[COLLECTED MATERIAL]

━━━━

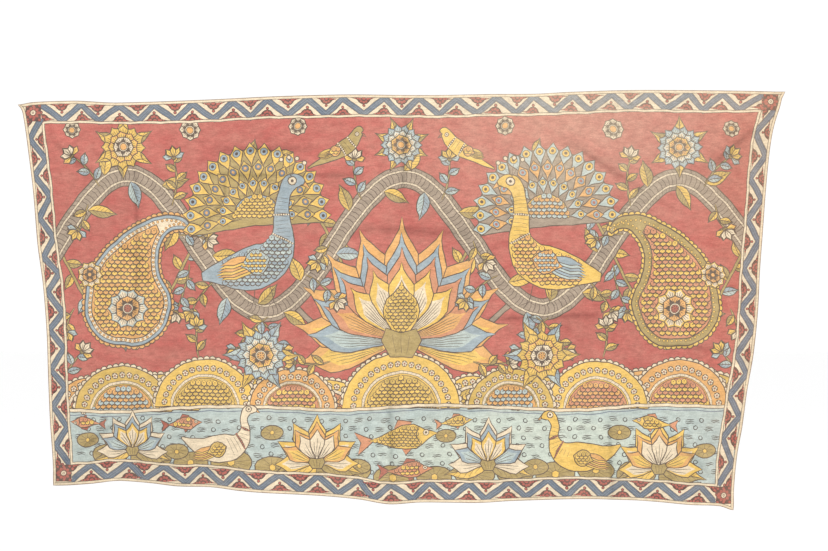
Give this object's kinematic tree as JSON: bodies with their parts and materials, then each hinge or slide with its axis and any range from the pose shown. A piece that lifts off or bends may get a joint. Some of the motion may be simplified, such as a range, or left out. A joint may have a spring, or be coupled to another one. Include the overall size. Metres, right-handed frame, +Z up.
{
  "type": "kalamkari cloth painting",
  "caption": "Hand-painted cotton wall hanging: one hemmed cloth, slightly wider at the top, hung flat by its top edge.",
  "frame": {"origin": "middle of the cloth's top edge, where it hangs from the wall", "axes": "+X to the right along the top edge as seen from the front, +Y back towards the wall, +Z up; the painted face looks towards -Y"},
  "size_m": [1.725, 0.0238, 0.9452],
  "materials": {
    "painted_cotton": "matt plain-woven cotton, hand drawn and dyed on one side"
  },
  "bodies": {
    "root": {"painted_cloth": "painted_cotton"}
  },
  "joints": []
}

━━━━

Copy out all of the data exactly, leaving nothing out.

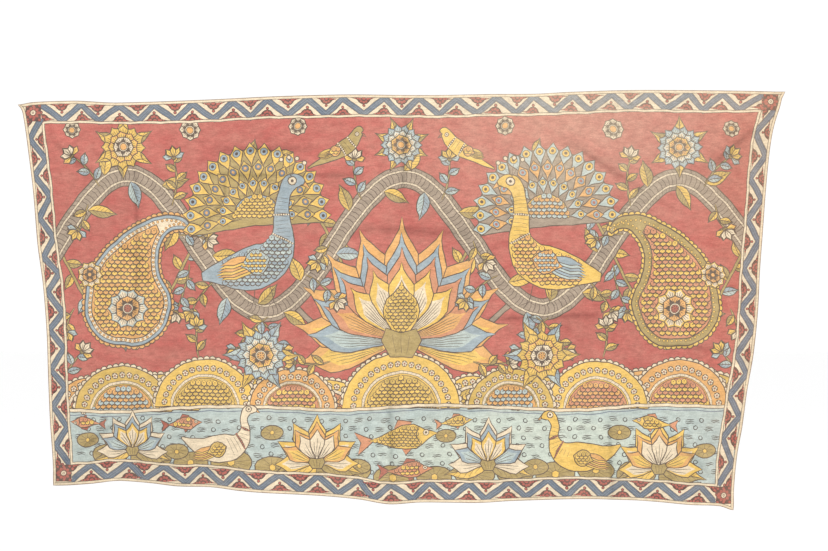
Give this object's kinematic tree as JSON: bodies with their parts and materials, then each hinge or slide with its axis and any range from the pose shown. A piece that lifts off or bends may get a joint. Some of the motion may be simplified, such as a range, or left out. A joint may have a spring, or be coupled to another one. Include the overall size. Metres, right-handed frame, +Z up.
{
  "type": "kalamkari cloth painting",
  "caption": "Hand-painted cotton wall hanging: one hemmed cloth, slightly wider at the top, hung flat by its top edge.",
  "frame": {"origin": "middle of the cloth's top edge, where it hangs from the wall", "axes": "+X to the right along the top edge as seen from the front, +Y back towards the wall, +Z up; the painted face looks towards -Y"},
  "size_m": [1.725, 0.0238, 0.9452],
  "materials": {
    "painted_cotton": "matt plain-woven cotton, hand drawn and dyed on one side"
  },
  "bodies": {
    "root": {"painted_cloth": "painted_cotton"}
  },
  "joints": []
}